Rembrandtpark – Colour is used to denote the separate walk/cycle areas

Again, there are so many things to see (I took over 200 photos), but here’s a snippet of some other interesting aspects:

Cars can go one way, bikes can go both ways
It’s all go for bikes at this intersection (note the small cycle signals down below)
Riding hand in hand is the Dutch thing – note too the separate footpath
All types of riders in central Amsterdam
Underpasses are typically generous of width and separated for pedestrians/bikes
If you need to get up some stairs, wheeling ramps on the sides allow your bike to get up easily
Through traffic with right of way over turning traffic
Urban roundabouts invariably have priority cycleways (and pedestrian crossings)
Vondelpark – Imagine getting from North Hagley to South Hagley Park across Riccarton Ave this way…
A turning bus waits for the riders to go past
That passing seems a bit tight – at least the speed environment is only 30km/h
Even in Amsterdam you can find painted on-road cycle lanes…
…and on-road approaches to busy intersections

So does Amsterdam live up to the hype? Well it actually gets a lot of serious competition from its smaller Dutch neighbours (some of which you’ve seen already; some I still have to show you), but arguably they have an easier job fitting bikes into the landscape when often there are fewer than 150,000 people to deal with. If you are comparing it to the many other “large” cities of the world (whether it be London, New York, Beijing, Auckland, etc) then it is certainly light years ahead of most of them.

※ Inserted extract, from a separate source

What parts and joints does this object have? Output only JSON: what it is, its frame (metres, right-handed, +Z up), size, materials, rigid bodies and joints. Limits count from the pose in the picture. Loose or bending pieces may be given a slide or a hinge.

Cycling underneath the famous Rijksmuseum is a popular route

What do you think of Amsterdam?

6 thoughts on “Cycling in Amsterdam – does it live up to the hype?”

  1. Nice report, and lucky you had a chance to visit these places.

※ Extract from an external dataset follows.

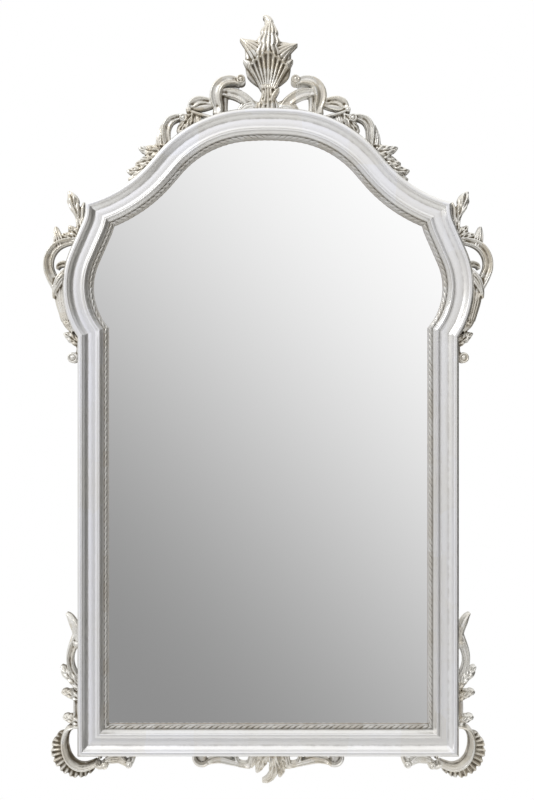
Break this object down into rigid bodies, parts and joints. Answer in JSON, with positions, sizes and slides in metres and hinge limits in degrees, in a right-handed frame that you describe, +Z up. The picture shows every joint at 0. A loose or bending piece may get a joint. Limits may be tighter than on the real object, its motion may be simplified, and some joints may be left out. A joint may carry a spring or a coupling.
{
  "type": "wall mirror",
  "caption": "Tall arched wall mirror in a silvered baroque moulding with pierced scroll and acanthus castings; hangs from two D rings.",
  "frame": {"origin": "bottom centre of the bounding box: the middle of the width and of the depth, level with the lowest tip of the apron", "axes": "+Z up, the glass faces -Y, the wall is on the +Y side"},
  "size_m": [1.0108, 0.0542, 1.7217],
  "materials": {
    "silvered_moulding": "silver leaf over bole, lightly aged, satin",
    "silvered_slip": "silver leaf with umber wash in the hollows, satin",
    "silvered_casting": "cast resin, champagne silver leaf with umber wash, satin",
    "silvered_glass": "polished, silvered",
    "hardboard": "bare hardboard, matte",
    "bare_wood": "bare hardwood",
    "felt": "felt",
    "rubber": "matte",
    "plated_steel": "zinc plated, satin"
  },
  "bodies": {
    "frame": {"apron_casting": "silvered_casting", "arch_rail_left": "silvered_moulding", "arch_rail_right": "silvered_moulding", "arch_slip_left": "silvered_slip", "arch_slip_right": "silvered_slip", "back_panel": "hardboard", "bottom_rail": "silvered_moulding", "bottom_slip": "silvered_slip", "button_screws": "plated_steel", "crest_palmette": "silvered_casting", "crest_scroll_left": "silvered_casting", "crest_scroll_right": "silvered_casting", "foot_scroll_left": "silvered_casting", "foot_scroll_right": "silvered_casting", "glazing_tape": "felt", "hanger_screws": "plated_steel", "hanger_strap_left": "plated_steel", "hanger_strap_right": "plated_steel", "mending_plates": "plated_steel", "mirror_glass": "silvered_glass", "mitre_tongues": "bare_wood", "plate_screws": "plated_steel", "setting_blocks": "rubber", "shoulder_rail_left": "silvered_moulding", "shoulder_rail_right": "silvered_moulding", "shoulder_slip_left": "silvered_slip", "shoulder_slip_right": "silvered_slip", "shoulder_spray_left": "silvered_casting", "shoulder_spray_right": "silvered_casting", "side_acanthus_left": "silvered_casting", "side_acanthus_right": "silvered_casting", "stile_left": "silvered_moulding", "stile_right": "silvered_moulding", "stile_slip_left": "silvered_slip", "stile_slip_right": "silvered_slip", "wall_bumpers": "rubber"},
    "ring_right": {"hanger_ring_right": "plated_steel"},
    "ring_left": {"hanger_ring_left": "plated_steel"},
    "turn_button_1": {"turn_button_1": "plated_steel"},
    "turn_button_2": {"turn_button_2": "plated_steel"},
    "turn_button_3": {"turn_button_3": "plated_steel"},
    "turn_button_4": {"turn_button_4": "plated_steel"},
    "turn_button_5": {"turn_button_5": "plated_steel"},
    "turn_button_6": {"turn_button_6": "plated_steel"},
    "turn_button_7": {"turn_button_7": "plated_steel"},
    "turn_button_8": {"turn_button_8": "plated_steel"}
  },
  "joints": [
    {"name": "ring_right_swing", "type": "hinge", "parent": "frame", "child": "ring_right", "pos_m": [0.396, 0.02312, 0.96815], "axis": [-1, 0, 0], "range_deg": [-7, 165]},
    {"name": "ring_left_swing", "type": "hinge", "parent": "frame", "child": "ring_left", "pos_m": [-0.396, 0.02312, 0.96815], "axis": [-1, 0, 0], "range_deg": [-7, 165]},
    {"name": "turn_button_1_turn", "type": "hinge", "parent": "frame", "child": "turn_button_1", "pos_m": [0.393, 0.02031, 0.31315], "axis": [0, 1, 0], "range_deg": [-90, 90]},
    {"name": "turn_button_2_turn", "type": "hinge", "parent": "frame", "child": "turn_button_2", "pos_m": [0.393, 0.02031, 0.78314], "axis": [0, 1, 0], "range_deg": [-90, 90]},
    {"name": "turn_button_3_turn", "type": "hinge", "parent": "frame", "child": "turn_button_3", "pos_m": [0.19, 0.02031, 0.09614], "axis": [0, 1, 0], "range_deg": [-90, 90]},
    {"name": "turn_button_4_turn", "type": "hinge", "parent": "frame", "child": "turn_button_4", "pos_m": [0.15682, 0.02031, 1.44524], "axis": [0, 1, 0], "range_deg": [-90, 90]},
    {"name": "turn_button_5_turn", "type": "hinge", "parent": "frame", "child": "turn_button_5", "pos_m": [-0.393, 0.02031, 0.31315], "axis": [0, 1, 0], "range_deg": [-90, 90]},
    {"name": "turn_button_6_turn", "type": "hinge", "parent": "frame", "child": "turn_button_6", "pos_m": [-0.393, 0.02031, 0.78314], "axis": [0, 1, 0], "range_deg": [-90, 90]},
    {"name": "turn_button_7_turn", "type": "hinge", "parent": "frame", "child": "turn_button_7", "pos_m": [-0.19, 0.02031, 0.09614], "axis": [0, 1, 0], "range_deg": [-90, 90]},
    {"name": "turn_button_8_turn", "type": "hinge", "parent": "frame", "child": "turn_button_8", "pos_m": [-0.15682, 0.02031, 1.44524], "axis": [0, 1, 0], "range_deg": [-90, 90]}
  ]
}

    You’ve naturally highlighted a lot of the interesting eye-level design features, such as cross-sections, in this post. But I’m also curious about your take on the network structure in either Copenhagen or Amsterdam, as experienced on the ground.

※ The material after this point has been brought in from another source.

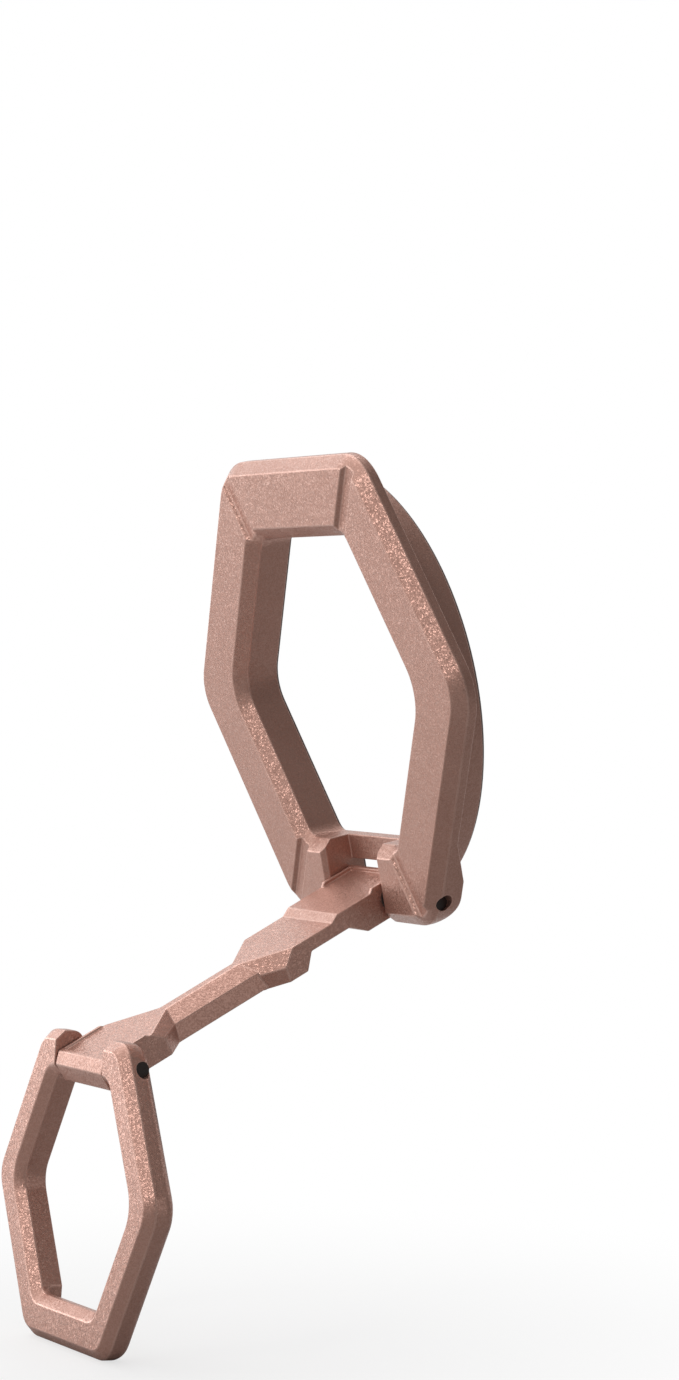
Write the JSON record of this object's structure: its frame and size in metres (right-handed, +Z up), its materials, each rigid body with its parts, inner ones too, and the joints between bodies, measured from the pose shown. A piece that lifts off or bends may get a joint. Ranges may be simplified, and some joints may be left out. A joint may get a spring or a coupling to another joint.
{
  "type": "magnetic phone ring stand",
  "caption": "Magnet-backed hexagon ring for the back of a phone, with a hinged arm and a smaller hinged hexagon loop that props the phone up or serves as a finger grip.",
  "frame": {"origin": "centre of the magnet face, in the middle of the ring's opening, on the outer surface of the pad", "axes": "+X along both hinge pins, +Z up with the loop standing on its lower edge, -Y the side the arm reaches out to; the magnet face looks to +Y and leans back 11 degrees"},
  "size_m": [0.0644, 0.0463, 0.1062],
  "materials": {
    "rose_metal": "fine blasted and anodised, satin",
    "pad": "matt, soft",
    "yoke": "plain sheet",
    "magnet": "nickel plated",
    "pin": "dull ground",
    "washer": "matt"
  },
  "bodies": {
    "base": {"base_frame": "rose_metal", "face_pad": "pad", "yoke_plate": "yoke", "magnet_01": "magnet", "magnet_02": "magnet", "magnet_03": "magnet", "magnet_04": "magnet", "magnet_05": "magnet", "magnet_06": "magnet", "magnet_07": "magnet", "magnet_08": "magnet", "magnet_09": "magnet", "magnet_10": "magnet", "magnet_11": "magnet", "magnet_12": "magnet", "magnet_13": "magnet", "magnet_14": "magnet", "magnet_15": "magnet", "magnet_16": "magnet", "base_hinge_pin": "pin"},
    "arm": {"arm": "rose_metal", "base_washer_left": "washer", "base_washer_right": "washer", "loop_washer_left": "washer", "loop_washer_right": "washer"},
    "loop": {"loop": "rose_metal", "loop_hinge_pin": "pin"}
  },
  "joints": [
    {"name": "arm_hinge", "type": "hinge", "parent": "base", "child": "arm", "pos_m": [0, 0.0009, -0.02611], "axis": [-1, 0, 0], "range_deg": [-74.5, 101.5]},
    {"name": "loop_hinge", "type": "hinge", "parent": "arm", "child": "loop", "pos_m": [0, -0.03615, -0.04458], "axis": [1, 0, 0], "range_deg": [-25, 120.8]}
  ]
}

    For instance, is there any connection between the type of treatment (such as painted lanes) and the path’s role in the wider network? Does the ubiquity of protected paths affect your perception of safety on a painted lane, as a user? Do the alternative routes figure in any way in your trip planning (as is supposed to happen with “quietways”)?

    I understand that in the Netherlands at least, there is guidance on how to plan the network across an area, including a principle of spacing or interleaving grids of routes. Was this evident in your experience?

    The bits through parks are interesting, especially to see that they avoid shared paths well off-road.


    1. Thanks for the feedback. Yes, after the various town visit descriptions, I am preparing an overall “lessons to learn from The Netherlands” post that certainly encompasses network planning issues. In fact, after the first few cities I was already seeing a consistent trend that just continued to repeat itself everywhere else.

      Occasionally we get the chance to do something completely from scratch (like my post about Houten’s planning) and that makes it easier to build in good cycle networks. The challenge is to incorporate them into existing cities (like those in NZ), but it’s the same challenge that the Netherlands faced 40 years ago.

  2. Great photos and blog. I’m really enjoying reading your posts. Haven’t been to Europe, but I have visited Christchurch a couple of times, at least! 🙂

  3. “It’s all go for bikes at this intersection (note the small cycle signals down below)” Interesting to note that we have the small signals at the intersections around the new Bus Interchange, but do not have the large overhead version.

    1. We do Rick- they were installed a few days ago. I’m glad they did, as the smaller ones which are attached to the posts are rather useless when approaching at speed. We now have about five bike signals on the approach to the interchange!